CLEP Western Civilization I covers the sweep from ancient Greece and Rome through about 1648, with the main weight on ancient and medieval foundations, the Renaissance, the Reformation, and early modern Europe. You need more than names and dates. You need cause and effect. A test question might ask why feudalism mattered, how the Black Death changed society, or why the Protestant split changed politics as much as religion.

The College Board expects you to know the big moves in political power, religious life, intellectual change, and social order. That means the rise and fall of empires, the Church’s role in Europe, humanism in the 14th and 15th centuries, and the shift from medieval thinking to early modern states.

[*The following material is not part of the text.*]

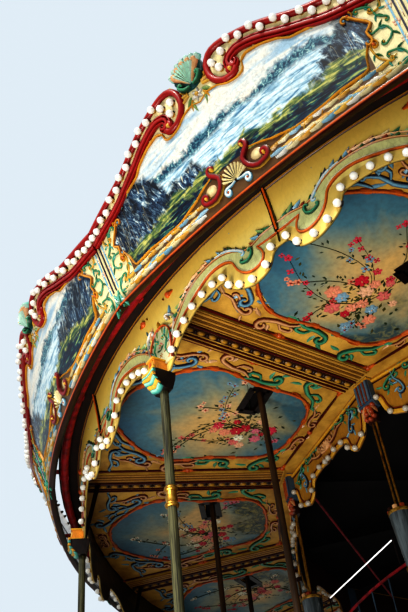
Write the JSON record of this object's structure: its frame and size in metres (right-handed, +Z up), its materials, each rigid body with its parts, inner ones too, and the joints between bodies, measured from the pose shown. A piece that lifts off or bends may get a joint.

The exam does not ask for a dissertation. It asks whether you know what changed in 476, 1054, 1453, 1517, and 1648, and why those dates matter. If a date helps you place a movement, learn it. If it does not, skip the trivia trap.

The catch: Most people waste hours on the tiny names and miss the 4 or 5 big turns that actually shape the score. That is backward. Build your notes around the fall of Rome, the growth of the Church, the rise of monarchs, the Renaissance, and the Reformation first, then fill in examples.

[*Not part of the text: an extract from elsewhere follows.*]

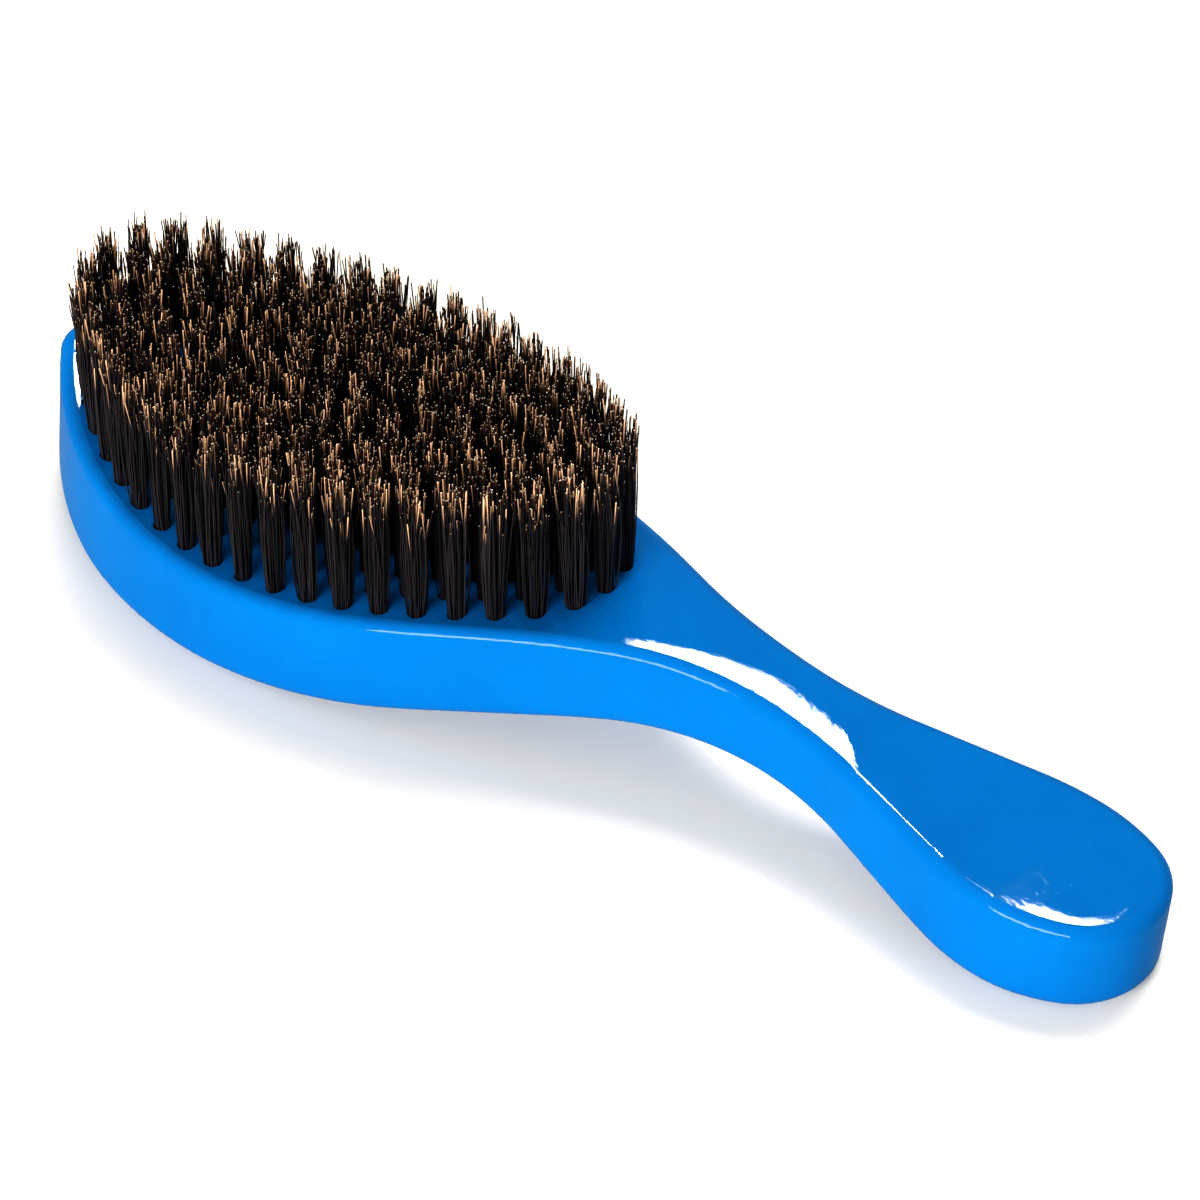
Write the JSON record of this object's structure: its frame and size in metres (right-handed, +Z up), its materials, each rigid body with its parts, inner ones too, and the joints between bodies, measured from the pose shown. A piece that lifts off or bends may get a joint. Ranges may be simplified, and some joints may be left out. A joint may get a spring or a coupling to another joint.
{
  "type": "fade brush",
  "caption": "Curved wooden hair brush with a leaf-shaped head, slim neck and rounded handle, filled with dense boar-type bristle tufts in blind holes.",
  "frame": {"origin": "under the middle of the brush, on the surface that it rests on, lying on its back", "axes": "+X from the tip of the head to the end of the handle, +Y across the brush, +Z up along the bristles"},
  "size_m": [0.1966, 0.0558, 0.0432],
  "materials": {
    "lacquered_wood": "gloss azure blue lacquer",
    "bristle": "black-brown boar bristle with tan tips",
    "anchor_wire": "flat brass-coloured wire"
  },
  "bodies": {
    "root": {"wooden_body": "lacquered_wood", "tufts_ring_1_right": "bristle", "anchors_ring_1_right": "anchor_wire", "tufts_ring_1_left": "bristle", "anchors_ring_1_left": "anchor_wire", "tufts_ring_2_right": "bristle", "anchors_ring_2_right": "anchor_wire", "tufts_ring_2_left": "bristle", "anchors_ring_2_left": "anchor_wire", "tufts_ring_3_right": "bristle", "anchors_ring_3_right": "anchor_wire", "tufts_ring_3_left": "bristle", "anchors_ring_3_left": "anchor_wire", "tufts_ring_4_right": "bristle", "anchors_ring_4_right": "anchor_wire", "tufts_ring_4_left": "bristle", "anchors_ring_4_left": "anchor_wire", "tufts_ring_5_right": "bristle", "anchors_ring_5_right": "anchor_wire", "tufts_ring_5_left": "bristle", "anchors_ring_5_left": "anchor_wire", "tufts_middle_row": "bristle", "anchors_middle_row": "anchor_wire"}
  },
  "joints": []
}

A 35-year-old paramedic studying after 12-hour shifts does not need a full survey course. That person needs 3 focused passes: one on ancient and medieval Europe, one on the Renaissance and Reformation, and one on early modern political change. With 4 hours a week, that student should use one weekend block for timeline review and two short weekday sessions for practice questions. If the calendar shows 6 weeks before a registration deadline, that pace works. If the calendar shows 2 weeks, it does not.

The exam usually hits the same broad themes from different angles. One question may ask about Charlemagne, another about the Crusades, and another about religious reform, but the skill stays the same: place the event, name the force behind it, and spot the result. The students who pass usually know how one era sets up the next.

Study the major shifts first. Then use the Humanities course as a backup content map if your notes feel too thin, and pull a second history lens from US History I only if you need more practice with cause-and-effect reading. That second step matters because Western Civilization I punishes shallow memorizing fast.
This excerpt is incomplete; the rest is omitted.